§ **DIRECTIONS**
Check each line below for the word "caption", and copy those that have it.

§ **DATA LISTING**
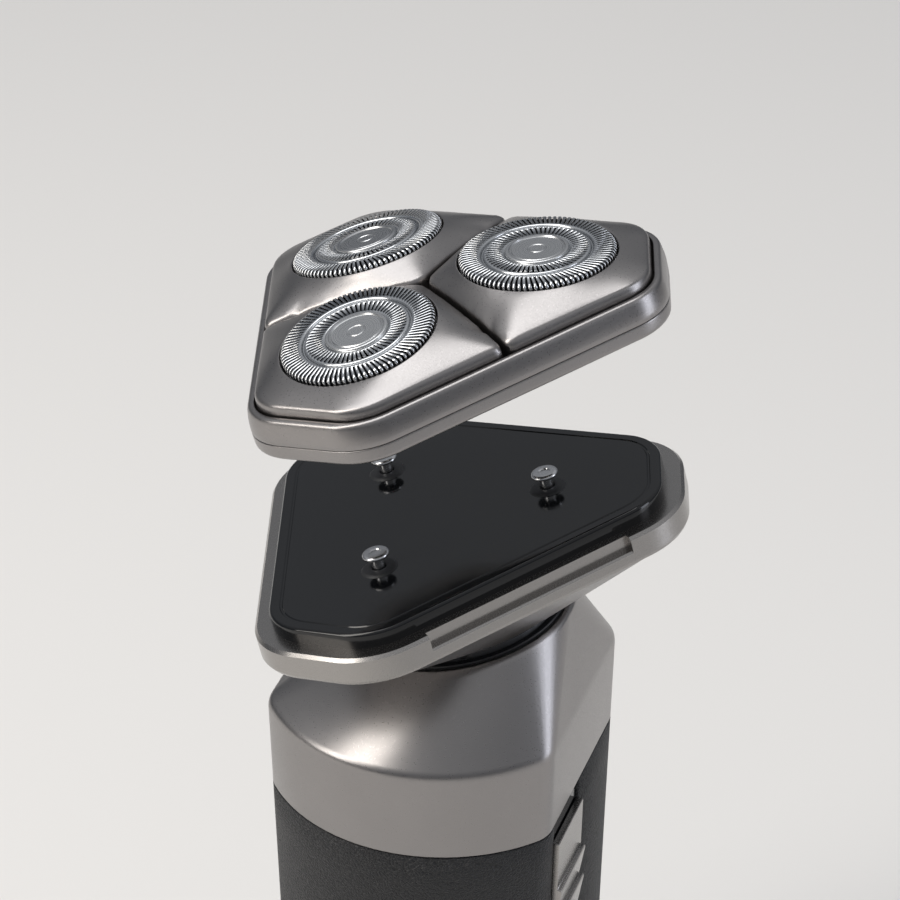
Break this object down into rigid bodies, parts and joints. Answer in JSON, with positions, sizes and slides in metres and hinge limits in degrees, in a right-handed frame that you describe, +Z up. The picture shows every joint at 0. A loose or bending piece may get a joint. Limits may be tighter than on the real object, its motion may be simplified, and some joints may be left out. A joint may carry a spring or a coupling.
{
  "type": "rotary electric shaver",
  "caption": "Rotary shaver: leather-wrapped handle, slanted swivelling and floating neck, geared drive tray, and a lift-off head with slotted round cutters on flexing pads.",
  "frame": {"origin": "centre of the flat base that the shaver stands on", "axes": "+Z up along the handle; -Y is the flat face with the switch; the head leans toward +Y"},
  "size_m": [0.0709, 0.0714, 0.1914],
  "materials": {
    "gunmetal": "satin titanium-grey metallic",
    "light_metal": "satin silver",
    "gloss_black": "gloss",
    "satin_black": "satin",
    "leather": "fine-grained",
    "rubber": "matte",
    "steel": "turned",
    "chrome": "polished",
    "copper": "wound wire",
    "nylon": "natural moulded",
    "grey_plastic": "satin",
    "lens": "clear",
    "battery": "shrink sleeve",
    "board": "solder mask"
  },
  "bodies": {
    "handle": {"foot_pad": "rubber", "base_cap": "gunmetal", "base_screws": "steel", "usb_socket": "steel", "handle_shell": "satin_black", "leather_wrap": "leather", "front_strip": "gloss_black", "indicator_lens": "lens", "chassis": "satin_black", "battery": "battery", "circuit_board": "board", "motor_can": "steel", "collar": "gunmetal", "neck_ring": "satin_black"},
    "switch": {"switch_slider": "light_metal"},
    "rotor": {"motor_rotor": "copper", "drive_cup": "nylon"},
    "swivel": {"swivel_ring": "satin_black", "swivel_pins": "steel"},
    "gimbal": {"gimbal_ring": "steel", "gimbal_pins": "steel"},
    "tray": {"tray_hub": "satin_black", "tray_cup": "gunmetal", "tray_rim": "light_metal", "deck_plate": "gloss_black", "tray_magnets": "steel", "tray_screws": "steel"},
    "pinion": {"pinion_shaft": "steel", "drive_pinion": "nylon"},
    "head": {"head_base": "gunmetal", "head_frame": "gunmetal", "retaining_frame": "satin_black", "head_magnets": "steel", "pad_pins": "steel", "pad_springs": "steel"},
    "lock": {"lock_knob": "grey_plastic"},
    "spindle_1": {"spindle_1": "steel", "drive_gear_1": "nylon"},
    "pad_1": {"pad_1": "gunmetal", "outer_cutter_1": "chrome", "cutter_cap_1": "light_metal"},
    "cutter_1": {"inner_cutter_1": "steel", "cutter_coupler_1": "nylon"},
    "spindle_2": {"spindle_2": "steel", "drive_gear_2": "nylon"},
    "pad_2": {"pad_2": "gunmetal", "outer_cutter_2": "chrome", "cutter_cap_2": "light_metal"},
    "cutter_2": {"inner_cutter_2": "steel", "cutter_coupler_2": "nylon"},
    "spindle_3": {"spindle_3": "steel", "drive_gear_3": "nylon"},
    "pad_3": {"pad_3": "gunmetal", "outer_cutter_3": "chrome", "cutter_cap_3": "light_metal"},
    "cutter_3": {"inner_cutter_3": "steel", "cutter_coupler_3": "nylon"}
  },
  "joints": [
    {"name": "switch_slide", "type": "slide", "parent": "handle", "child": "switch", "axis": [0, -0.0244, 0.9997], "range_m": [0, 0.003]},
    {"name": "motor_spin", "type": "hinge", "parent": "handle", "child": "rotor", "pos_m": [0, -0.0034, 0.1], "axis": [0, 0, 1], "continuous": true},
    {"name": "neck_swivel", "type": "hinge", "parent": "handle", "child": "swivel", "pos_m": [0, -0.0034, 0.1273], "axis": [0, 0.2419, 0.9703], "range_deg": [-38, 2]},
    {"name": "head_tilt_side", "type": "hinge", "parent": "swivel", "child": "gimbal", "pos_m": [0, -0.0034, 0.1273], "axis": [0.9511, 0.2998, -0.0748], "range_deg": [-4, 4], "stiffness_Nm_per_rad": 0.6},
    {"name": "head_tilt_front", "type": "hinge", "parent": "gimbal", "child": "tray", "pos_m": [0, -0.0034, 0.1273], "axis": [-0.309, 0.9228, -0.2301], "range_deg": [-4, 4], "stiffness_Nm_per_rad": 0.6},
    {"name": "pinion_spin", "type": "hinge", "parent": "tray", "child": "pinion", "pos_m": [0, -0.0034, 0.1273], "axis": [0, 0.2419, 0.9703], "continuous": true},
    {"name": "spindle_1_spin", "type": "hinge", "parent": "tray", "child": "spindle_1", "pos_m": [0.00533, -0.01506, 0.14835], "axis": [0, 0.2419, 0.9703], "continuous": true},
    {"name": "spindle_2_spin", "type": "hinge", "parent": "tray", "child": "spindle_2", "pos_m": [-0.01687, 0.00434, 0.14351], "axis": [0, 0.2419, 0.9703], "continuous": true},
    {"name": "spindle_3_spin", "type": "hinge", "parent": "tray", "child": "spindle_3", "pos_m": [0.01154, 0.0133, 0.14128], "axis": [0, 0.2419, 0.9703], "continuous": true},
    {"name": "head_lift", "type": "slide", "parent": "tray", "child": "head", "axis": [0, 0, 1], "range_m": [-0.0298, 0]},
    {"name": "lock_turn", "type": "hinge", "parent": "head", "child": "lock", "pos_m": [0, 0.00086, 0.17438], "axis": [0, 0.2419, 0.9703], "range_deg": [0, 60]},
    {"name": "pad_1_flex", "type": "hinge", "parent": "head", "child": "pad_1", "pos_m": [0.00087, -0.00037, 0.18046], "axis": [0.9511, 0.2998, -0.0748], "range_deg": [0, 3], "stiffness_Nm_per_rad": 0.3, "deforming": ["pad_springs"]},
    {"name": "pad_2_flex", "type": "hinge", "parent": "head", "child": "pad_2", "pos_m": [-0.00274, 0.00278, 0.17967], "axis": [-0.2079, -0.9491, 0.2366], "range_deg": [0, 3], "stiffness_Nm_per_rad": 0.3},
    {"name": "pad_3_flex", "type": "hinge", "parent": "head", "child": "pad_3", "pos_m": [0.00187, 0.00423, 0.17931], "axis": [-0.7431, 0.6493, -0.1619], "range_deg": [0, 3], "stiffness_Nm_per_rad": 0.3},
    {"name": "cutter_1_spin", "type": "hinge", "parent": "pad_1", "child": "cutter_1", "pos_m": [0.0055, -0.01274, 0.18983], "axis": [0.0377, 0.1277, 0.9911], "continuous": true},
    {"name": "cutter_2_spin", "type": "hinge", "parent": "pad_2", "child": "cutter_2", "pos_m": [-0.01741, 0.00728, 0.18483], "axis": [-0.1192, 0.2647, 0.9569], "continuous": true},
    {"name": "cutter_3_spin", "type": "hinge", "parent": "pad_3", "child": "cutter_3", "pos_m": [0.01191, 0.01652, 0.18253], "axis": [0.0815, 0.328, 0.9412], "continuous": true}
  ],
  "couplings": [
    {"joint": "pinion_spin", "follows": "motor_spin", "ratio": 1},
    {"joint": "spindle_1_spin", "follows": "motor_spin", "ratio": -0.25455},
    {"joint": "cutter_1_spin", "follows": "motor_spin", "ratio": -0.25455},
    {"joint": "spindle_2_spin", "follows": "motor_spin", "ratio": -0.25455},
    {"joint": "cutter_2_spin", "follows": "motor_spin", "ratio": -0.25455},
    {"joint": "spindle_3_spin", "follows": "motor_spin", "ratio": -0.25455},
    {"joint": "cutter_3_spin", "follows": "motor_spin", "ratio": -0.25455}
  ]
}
==
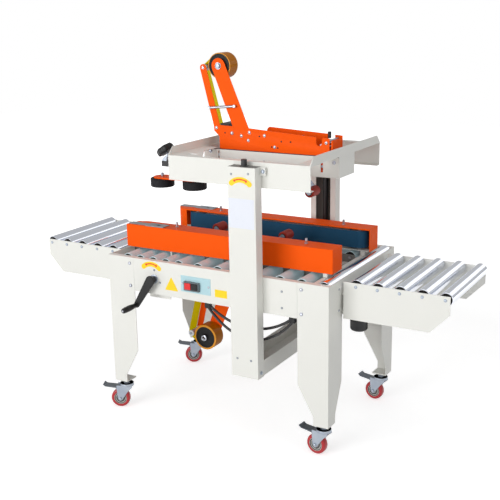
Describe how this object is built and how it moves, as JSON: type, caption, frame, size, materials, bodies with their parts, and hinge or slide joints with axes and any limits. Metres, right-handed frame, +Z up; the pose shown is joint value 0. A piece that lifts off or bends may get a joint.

§ **ANSWER TO THIS EXERCISE**
  "caption": "Rotary shaver: leather-wrapped handle, slanted swivelling and floating neck, geared drive tray, and a lift-off head with slotted round cutters on flexing pads.",
Describe how this object is built and how it moves, as JSON: type, caption, frame, size, materials, bodies with their parts, and hinge or slide joints with axes and any limits. Metres, right-handed frame, +Z up; the pose shown is joint value 0. A piece that lifts off or bends may get a joint.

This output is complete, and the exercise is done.